Superstretchable, yet stiff, fatigue-resistant ligament-like elastomers
Mengxue Li, Lili Chen, Yiran Li, Xiaobin Dai, Zhekai Jin, Yucheng Zhang, Wenwen Feng, Li‐Tang Yan, Yi Cao, Chao Wang
Abstract
Abstract Ligaments are flexible and stiff tissues around joints to support body movements, showing superior toughness and fatigue-resistance. Such a combination of mechanical properties is rarely seen in synthetic elastomers because stretchability, stiffness, toughness, and fatigue resistance are seemingly incompatible in materials design.
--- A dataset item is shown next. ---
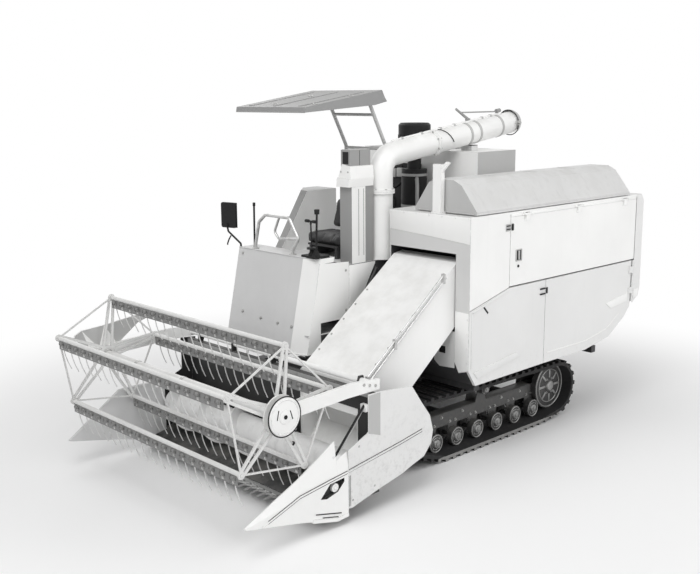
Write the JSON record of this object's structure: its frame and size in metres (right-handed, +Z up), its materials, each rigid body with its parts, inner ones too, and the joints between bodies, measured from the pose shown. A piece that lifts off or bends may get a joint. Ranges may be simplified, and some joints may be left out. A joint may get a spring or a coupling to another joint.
{
  "type": "tracked combine harvester",
  "caption": "Small tracked rice combine with a tined reel, auger table, feeder house, side thresher, grain tank and swinging unloading tube.",
  "frame": {"origin": "middle of the bounding box, on the ground under the tracks", "axes": "+X to the machine's left, +Y to its rear, +Z up"},
  "size_m": [2.268, 4.7349, 2.9134],
  "materials": {
    "white_paint": "satin",
    "light_paint": "satin",
    "grey_paint": "satin",
    "dark_paint": "satin",
    "frame_paint": "matte",
    "bright_steel": "brushed",
    "worn_steel": "worn",
    "cast_parts": "rough",
    "track_rubber": "matte",
    "seat_cover": "soft",
    "black_plastic": "matte"
  },
  "bodies": {
    "machine": {"chassis_frame": "frame_paint", "frame_legs": "frame_paint", "gearbox": "cast_parts", "drive_sprockets": "cast_parts", "road_rollers": "cast_parts", "track_frames": "frame_paint", "tracks": "track_rubber", "thresher_body": "light_paint", "front_panel": "white_paint", "side_panels": "white_paint", "cradle_post": "white_paint", "straw_hood": "light_paint", "grain_tank": "light_paint", "engine_block": "cast_parts", "engine_cover": "grey_paint", "radiator_box": "light_paint", "air_cleaner": "black_plastic", "platform": "light_paint", "step": "frame_paint", "handrail": "white_paint", "console": "light_paint", "mirror": "black_plastic", "seat_frame": "frame_paint", "seat_cushion": "seat_cover", "seat_back": "seat_cover", "canopy_frame": "grey_paint", "canopy_roof": "grey_paint", "side_console": "light_paint", "unloader_pipe": "white_paint", "tube_rest": "dark_paint", "ram_bracket": "frame_paint"},
    "upper_door": {"upper_door": "white_paint"},
    "lower_door": {"lower_door": "light_paint"},
    "drum_cover": {"drum_cover": "light_paint"},
    "tank_lid": {"tank_lid": "light_paint"},
    "unloader": {"unloader_tube": "white_paint", "spout_linkage": "grey_paint"},
    "spout": {"spout": "white_paint"},
    "header": {"feeder_house": "white_paint", "feeder_rods": "grey_paint", "header_frame": "white_paint", "dividers": "white_paint", "cutter_bar": "worn_steel"},
    "table_auger": {"table_auger": "light_paint"},
    "reel_arms": {"reel_arms": "white_paint"},
    "reel": {"reel_frame": "white_paint"},
    "ram_barrel": {"ram_barrel": "dark_paint"},
    "ram_rod": {"ram_rod": "bright_steel"},
    "reel_bat_1": {"reel_bat_1": "white_paint"},
    "reel_bat_2": {"reel_bat_2": "white_paint"},
    "reel_bat_3": {"reel_bat_3": "white_paint"},
    "reel_bat_4": {"reel_bat_4": "white_paint"},
    "reel_bat_5": {"reel_bat_5": "white_paint"}
  },
  "joints": [
    {"name": "header_lift", "type": "hinge", "parent": "machine", "child": "header", "pos_m": [0, 0.04, 1.44], "axis": [-1, 0, 0], "range_deg": [-1, 18]},
    {"name": "auger_turn", "type": "hinge", "parent": "header", "child": "table_auger", "pos_m": [0, -1.306, 0.348], "axis": [1, 0, 0], "continuous": true},
    {"name": "reel_lift", "type": "hinge", "parent": "header", "child": "reel_arms", "pos_m": [0, -1.112, 0.92], "axis": [-1, 0, 0], "range_deg": [-2, 12]},
    {"name": "reel_turn", "type": "hinge", "parent": "reel_arms", "child": "reel", "pos_m": [0, -1.939, 0.889], "axis": [1, 0, 0], "continuous": true},
    {"name": "bat_1_turn", "type": "hinge", "parent": "reel", "child": "reel_bat_1", "pos_m": [0, -1.87707, 1.32967], "axis": [1, 0, 0], "continuous": true},
    {"name": "bat_2_turn", "type": "hinge", "parent": "reel", "child": "reel_bat_2", "pos_m": [0, -2.33896, 1.08407], "axis": [1, 0, 0], "continuous": true},
    {"name": "bat_3_turn", "type": "hinge", "parent": "reel", "child": "reel_bat_3", "pos_m": [0, -2.24812, 0.56889], "axis": [1, 0, 0], "continuous": true},
    {"name": "bat_4_turn", "type": "hinge", "parent": "reel", "child": "reel_bat_4", "pos_m": [0, -1.73009, 0.49609], "axis": [1, 0, 0], "continuous": true},
    {"name": "bat_5_turn", "type": "hinge", "parent": "reel", "child": "reel_bat_5", "pos_m": [0, -1.50076, 0.96627], "axis": [1, 0, 0], "continuous": true},
    {"name": "ram_swing", "type": "hinge", "parent": "machine", "child": "ram_barrel", "pos_m": [0.255, -0.12, 0.445], "axis": [-1, 0, 0], "range_deg": [-3, 25]},
    {"name": "ram_slide", "type": "slide", "parent": "ram_barrel", "child": "ram_rod", "axis": [0, -0.9995, -0.0327], "range_m": [-0.03, 0.34]},
    {"name": "upper_door_hinge", "type": "hinge", "parent": "machine", "child": "upper_door", "pos_m": [1.09, 1.3, 1.952], "axis": [0, -1, 0], "range_deg": [0, 75]},
    {"name": "lower_door_hinge", "type": "hinge", "parent": "machine", "child": "lower_door", "pos_m": [1.09, 2.217, 1.2], "axis": [0, 0, 1], "range_deg": [0, 100]},
    {"name": "drum_cover_hinge", "type": "hinge", "parent": "machine", "child": "drum_cover", "pos_m": [0.442, 1.05, 1.996], "axis": [0, -1, 0], "range_deg": [0, 40]},
    {"name": "tank_lid_hinge", "type": "hinge", "parent": "machine", "child": "tank_lid", "pos_m": [-0.575, 1.404, 2.395], "axis": [-1, 0, 0], "range_deg": [0, 80]},
    {"name": "unloader_swing", "type": "hinge", "parent": "machine", "child": "unloader", "pos_m": [0.105, -0.05, 2.2], "axis": [0, 0, -1], "range_deg": [0, 100]},
    {"name": "spout_tilt", "type": "hinge", "parent": "unloader", "child": "spout", "pos_m": [0.105, 1.60672, 2.61784], "axis": [1, 0, 0], "range_deg": [-20, 25]}
  ],
  "couplings": [
    {"joint": "ram_swing", "follows": "header_lift", "ratio": 1.0803},
    {"joint": "ram_slide", "follows": "header_lift", "m_per_rad": 1.0027},
    {"joint": "bat_1_turn", "follows": "reel_turn", "ratio": -1},
    {"joint": "bat_2_turn", "follows": "reel_turn", "ratio": -1},
    {"joint": "bat_3_turn", "follows": "reel_turn", "ratio": -1},
    {"joint": "bat_4_turn", "follows": "reel_turn", "ratio": -1},
    {"joint": "bat_5_turn", "follows": "reel_turn", "ratio": -1}
  ]
}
Here we resolve this long-standing mismatch through a hierarchical crosslinking design. The obtained elastomer can endure 30,000% stretch and exhibit a Young’s modulus of 18 MPa and toughness of 228 MJ m −3 , outperforming all the reported synthetic elastomers. Furthermore, the fatigue threshold is as high as 2,682 J m −2 , the same order of magnitude as the ligaments (~1,000 J m −2 ). We reveal that the dynamic double-crosslinking network composed of Li + -O interactions and PMMA nanoaggregates allows for a hierarchical energy dissipation, enabling the elastomers as artificial ligaments in soft robotics.